# [WHAT NEEDS TO BE DONE]
Sift the listing for lines that hold the string "bending" and pull them out.

# [Entries with parts and joints]
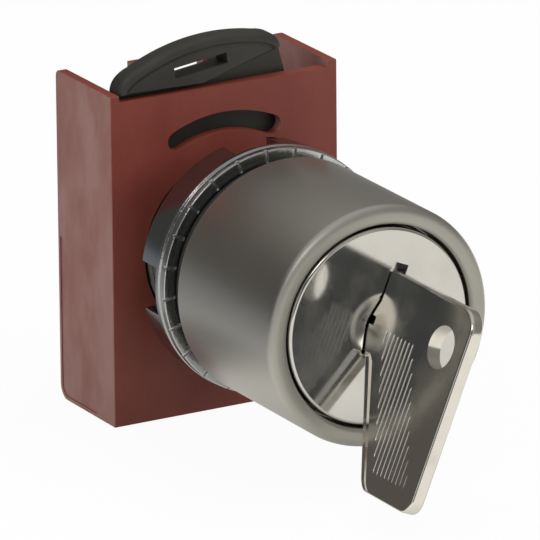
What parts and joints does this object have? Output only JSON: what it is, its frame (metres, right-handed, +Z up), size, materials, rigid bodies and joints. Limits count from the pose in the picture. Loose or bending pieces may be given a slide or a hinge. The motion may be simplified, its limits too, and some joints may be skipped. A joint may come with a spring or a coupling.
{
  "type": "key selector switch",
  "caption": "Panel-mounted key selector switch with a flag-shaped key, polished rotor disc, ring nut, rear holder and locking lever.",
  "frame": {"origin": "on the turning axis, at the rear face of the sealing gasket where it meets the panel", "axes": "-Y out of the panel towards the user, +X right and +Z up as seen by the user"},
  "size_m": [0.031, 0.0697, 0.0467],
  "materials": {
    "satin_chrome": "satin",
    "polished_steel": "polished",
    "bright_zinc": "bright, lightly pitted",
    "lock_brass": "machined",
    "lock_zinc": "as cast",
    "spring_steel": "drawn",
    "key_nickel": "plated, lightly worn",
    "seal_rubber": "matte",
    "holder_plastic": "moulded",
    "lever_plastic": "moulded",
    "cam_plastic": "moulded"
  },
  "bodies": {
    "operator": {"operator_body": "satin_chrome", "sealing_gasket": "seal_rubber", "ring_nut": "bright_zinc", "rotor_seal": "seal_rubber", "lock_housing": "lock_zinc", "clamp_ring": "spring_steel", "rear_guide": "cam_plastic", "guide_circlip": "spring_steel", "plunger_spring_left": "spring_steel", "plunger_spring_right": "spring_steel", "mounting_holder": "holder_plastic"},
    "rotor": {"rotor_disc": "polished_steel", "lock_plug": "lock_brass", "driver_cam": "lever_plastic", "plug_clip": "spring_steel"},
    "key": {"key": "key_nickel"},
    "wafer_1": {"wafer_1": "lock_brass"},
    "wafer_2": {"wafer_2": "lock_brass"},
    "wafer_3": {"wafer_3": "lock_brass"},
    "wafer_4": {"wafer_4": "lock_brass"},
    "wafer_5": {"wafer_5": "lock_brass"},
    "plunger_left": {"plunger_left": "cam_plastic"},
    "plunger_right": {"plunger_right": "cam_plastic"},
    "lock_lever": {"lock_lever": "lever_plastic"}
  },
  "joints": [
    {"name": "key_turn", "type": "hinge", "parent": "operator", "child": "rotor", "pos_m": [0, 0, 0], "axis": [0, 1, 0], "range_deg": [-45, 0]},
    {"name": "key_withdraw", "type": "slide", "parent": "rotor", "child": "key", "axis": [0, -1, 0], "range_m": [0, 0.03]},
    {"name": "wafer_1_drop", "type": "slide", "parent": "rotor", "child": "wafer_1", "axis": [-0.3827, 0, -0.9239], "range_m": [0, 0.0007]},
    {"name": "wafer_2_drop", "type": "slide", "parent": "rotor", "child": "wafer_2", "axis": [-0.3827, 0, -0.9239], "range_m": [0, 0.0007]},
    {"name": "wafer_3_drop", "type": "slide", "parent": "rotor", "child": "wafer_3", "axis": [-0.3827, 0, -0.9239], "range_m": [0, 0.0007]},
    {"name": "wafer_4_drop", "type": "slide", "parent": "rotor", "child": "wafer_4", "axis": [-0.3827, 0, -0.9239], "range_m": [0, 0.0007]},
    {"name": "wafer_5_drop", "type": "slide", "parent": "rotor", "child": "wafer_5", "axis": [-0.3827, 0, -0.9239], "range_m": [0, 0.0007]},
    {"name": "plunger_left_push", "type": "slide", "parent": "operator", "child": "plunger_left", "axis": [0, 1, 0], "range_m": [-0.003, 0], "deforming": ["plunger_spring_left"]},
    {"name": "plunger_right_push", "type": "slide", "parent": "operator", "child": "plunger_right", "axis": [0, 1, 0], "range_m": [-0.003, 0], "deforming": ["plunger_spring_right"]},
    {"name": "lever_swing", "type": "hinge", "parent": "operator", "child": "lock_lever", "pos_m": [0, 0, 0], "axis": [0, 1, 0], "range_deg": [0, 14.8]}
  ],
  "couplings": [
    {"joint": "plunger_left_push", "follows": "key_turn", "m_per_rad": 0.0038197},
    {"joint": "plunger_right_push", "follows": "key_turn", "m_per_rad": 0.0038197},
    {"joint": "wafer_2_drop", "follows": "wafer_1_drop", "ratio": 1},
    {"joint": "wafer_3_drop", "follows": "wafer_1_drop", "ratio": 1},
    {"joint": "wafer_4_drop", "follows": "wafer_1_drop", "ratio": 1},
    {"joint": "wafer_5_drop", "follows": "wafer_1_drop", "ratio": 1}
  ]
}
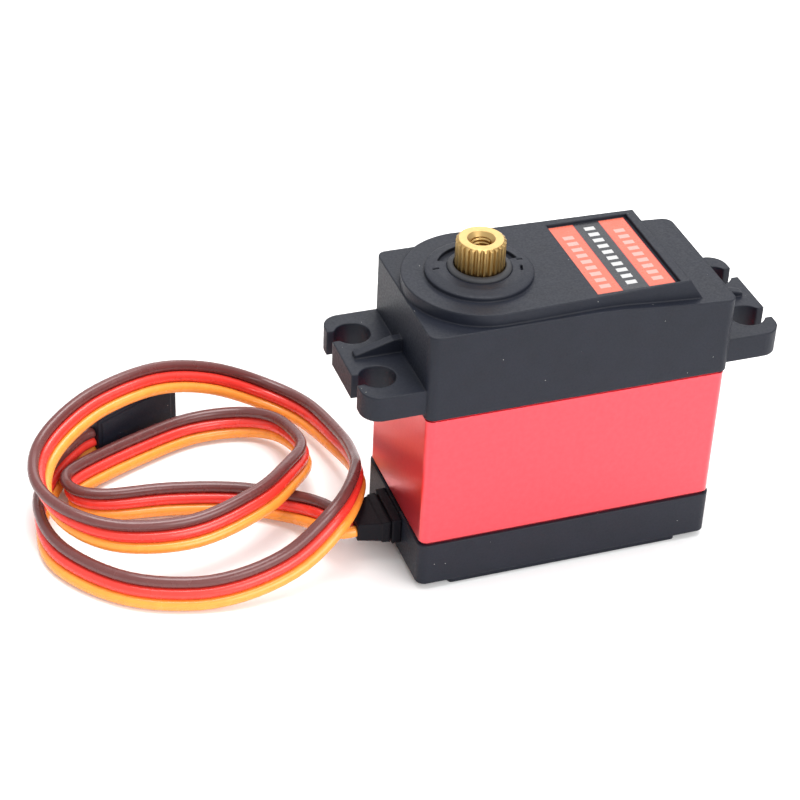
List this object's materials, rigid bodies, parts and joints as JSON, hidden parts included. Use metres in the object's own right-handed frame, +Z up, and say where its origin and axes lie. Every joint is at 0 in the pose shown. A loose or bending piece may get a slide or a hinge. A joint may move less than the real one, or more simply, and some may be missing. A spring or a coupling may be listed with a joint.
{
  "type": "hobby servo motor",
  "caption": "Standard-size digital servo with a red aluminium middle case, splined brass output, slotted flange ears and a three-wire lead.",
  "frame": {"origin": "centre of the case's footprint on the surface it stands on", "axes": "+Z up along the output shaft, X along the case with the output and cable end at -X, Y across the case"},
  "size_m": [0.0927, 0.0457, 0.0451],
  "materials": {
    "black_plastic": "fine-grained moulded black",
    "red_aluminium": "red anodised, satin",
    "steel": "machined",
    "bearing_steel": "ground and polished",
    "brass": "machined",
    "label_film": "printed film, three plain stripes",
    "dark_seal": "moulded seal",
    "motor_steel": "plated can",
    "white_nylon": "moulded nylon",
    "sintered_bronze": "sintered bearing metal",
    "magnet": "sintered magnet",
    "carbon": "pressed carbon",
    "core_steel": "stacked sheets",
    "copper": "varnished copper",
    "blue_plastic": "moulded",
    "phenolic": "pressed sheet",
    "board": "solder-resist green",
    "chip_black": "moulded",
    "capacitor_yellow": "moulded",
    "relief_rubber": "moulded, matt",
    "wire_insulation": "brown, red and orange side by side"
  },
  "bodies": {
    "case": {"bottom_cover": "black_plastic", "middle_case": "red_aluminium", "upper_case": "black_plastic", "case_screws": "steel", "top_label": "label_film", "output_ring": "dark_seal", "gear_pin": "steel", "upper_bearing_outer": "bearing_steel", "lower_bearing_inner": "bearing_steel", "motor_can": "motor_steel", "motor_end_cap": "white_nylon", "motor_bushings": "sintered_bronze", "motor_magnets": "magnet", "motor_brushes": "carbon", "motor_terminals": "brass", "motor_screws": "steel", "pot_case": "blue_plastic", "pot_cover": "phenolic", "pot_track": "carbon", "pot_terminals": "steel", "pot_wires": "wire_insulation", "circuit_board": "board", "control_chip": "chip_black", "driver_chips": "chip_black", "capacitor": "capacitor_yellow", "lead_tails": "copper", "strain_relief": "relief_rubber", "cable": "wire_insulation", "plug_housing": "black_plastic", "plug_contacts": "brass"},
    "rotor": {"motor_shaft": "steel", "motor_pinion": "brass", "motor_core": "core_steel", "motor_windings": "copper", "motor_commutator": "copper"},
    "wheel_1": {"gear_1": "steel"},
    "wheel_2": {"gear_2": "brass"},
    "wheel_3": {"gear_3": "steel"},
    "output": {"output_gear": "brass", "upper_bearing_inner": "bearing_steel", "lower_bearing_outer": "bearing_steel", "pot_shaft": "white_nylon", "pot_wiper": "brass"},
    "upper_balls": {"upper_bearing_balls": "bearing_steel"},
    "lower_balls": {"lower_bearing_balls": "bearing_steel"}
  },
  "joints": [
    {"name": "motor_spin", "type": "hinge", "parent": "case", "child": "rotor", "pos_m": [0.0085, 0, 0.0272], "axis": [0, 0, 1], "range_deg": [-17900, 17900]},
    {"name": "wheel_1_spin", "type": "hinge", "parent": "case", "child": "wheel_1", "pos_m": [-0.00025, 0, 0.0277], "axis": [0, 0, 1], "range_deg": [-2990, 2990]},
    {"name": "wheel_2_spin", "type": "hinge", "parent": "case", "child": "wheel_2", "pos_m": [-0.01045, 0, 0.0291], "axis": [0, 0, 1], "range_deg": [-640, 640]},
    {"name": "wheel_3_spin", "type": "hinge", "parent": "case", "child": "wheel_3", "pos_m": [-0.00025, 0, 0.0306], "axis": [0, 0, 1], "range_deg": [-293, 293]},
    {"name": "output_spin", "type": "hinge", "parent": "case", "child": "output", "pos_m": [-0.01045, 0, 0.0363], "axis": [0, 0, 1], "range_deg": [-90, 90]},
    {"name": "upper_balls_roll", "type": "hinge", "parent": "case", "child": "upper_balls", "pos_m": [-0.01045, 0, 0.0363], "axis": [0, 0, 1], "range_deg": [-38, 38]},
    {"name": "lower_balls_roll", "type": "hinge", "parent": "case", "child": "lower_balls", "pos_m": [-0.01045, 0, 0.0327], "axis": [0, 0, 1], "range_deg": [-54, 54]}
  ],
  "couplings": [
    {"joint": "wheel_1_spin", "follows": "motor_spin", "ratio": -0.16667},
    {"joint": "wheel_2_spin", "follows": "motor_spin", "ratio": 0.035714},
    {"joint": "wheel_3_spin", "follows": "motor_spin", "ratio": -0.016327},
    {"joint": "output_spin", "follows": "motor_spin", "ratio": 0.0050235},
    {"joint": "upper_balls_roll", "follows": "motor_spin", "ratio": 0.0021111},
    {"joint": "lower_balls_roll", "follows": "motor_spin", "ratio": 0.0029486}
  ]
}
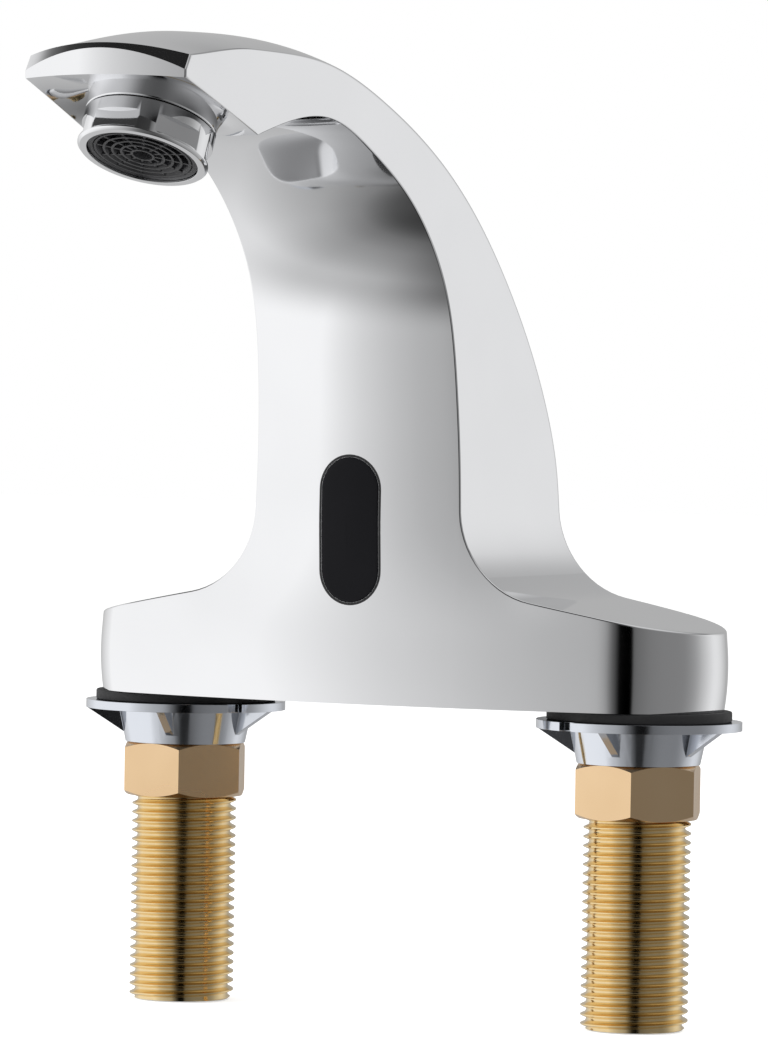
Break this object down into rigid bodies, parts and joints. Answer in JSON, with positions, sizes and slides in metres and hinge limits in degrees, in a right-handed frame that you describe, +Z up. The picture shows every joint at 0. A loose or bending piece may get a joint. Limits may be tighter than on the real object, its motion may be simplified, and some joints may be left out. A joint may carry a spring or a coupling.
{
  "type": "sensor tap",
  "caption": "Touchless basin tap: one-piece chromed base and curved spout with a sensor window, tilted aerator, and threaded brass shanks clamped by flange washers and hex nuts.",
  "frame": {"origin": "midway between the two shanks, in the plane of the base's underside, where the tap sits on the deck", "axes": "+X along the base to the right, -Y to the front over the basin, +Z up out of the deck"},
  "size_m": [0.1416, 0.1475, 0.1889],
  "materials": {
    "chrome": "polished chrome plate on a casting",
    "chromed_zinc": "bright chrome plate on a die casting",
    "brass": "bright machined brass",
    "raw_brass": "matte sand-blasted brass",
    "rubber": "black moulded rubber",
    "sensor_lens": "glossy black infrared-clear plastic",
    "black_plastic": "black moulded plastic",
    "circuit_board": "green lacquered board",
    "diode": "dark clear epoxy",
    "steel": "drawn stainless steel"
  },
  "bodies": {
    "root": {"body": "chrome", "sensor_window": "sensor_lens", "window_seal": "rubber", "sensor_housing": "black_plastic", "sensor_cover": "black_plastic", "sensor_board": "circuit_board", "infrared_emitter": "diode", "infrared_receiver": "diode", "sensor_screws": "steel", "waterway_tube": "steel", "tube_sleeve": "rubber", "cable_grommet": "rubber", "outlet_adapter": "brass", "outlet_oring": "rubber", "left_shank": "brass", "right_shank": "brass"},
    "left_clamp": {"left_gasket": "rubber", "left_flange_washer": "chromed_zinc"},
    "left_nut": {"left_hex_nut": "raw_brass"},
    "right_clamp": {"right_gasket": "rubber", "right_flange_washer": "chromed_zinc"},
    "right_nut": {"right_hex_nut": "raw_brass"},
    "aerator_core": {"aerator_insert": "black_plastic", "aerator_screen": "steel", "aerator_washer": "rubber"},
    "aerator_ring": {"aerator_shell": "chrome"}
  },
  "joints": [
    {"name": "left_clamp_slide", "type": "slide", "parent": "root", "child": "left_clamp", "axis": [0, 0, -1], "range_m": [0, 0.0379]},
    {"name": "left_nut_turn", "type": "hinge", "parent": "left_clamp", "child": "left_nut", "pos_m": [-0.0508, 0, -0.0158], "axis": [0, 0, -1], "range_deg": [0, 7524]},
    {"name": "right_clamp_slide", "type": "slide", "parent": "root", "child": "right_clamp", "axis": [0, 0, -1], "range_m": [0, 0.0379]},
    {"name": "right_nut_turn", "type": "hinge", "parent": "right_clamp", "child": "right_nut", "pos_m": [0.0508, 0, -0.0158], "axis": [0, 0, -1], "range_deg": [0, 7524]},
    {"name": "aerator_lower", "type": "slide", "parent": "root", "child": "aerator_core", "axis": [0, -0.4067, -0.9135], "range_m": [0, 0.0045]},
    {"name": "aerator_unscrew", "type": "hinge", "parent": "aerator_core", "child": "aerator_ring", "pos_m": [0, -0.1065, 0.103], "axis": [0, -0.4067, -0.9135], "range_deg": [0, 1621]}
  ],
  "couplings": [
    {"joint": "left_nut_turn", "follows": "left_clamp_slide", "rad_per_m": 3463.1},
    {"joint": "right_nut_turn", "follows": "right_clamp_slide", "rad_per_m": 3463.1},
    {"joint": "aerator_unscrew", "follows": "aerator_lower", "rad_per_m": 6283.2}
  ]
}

# [SOLUTION BELOW]
What parts and joints does this object have? Output only JSON: what it is, its frame (metres, right-handed, +Z up), size, materials, rigid bodies and joints. Limits count from the pose in the picture. Loose or bending pieces may be given a slide or a hinge. The motion may be simplified, its limits too, and some joints may be skipped. A joint may come with a spring or a coupling.
List this object's materials, rigid bodies, parts and joints as JSON, hidden parts included. Use metres in the object's own right-handed frame, +Z up, and say where its origin and axes lie. Every joint is at 0 in the pose shown. A loose or bending piece may get a slide or a hinge. A joint may move less than the real one, or more simply, and some may be missing. A spring or a coupling may be listed with a joint.
Break this object down into rigid bodies, parts and joints. Answer in JSON, with positions, sizes and slides in metres and hinge limits in degrees, in a right-handed frame that you describe, +Z up. The picture shows every joint at 0. A loose or bending piece may get a joint. Limits may be tighter than on the real object, its motion may be simplified, and some joints may be left out. A joint may carry a spring or a coupling.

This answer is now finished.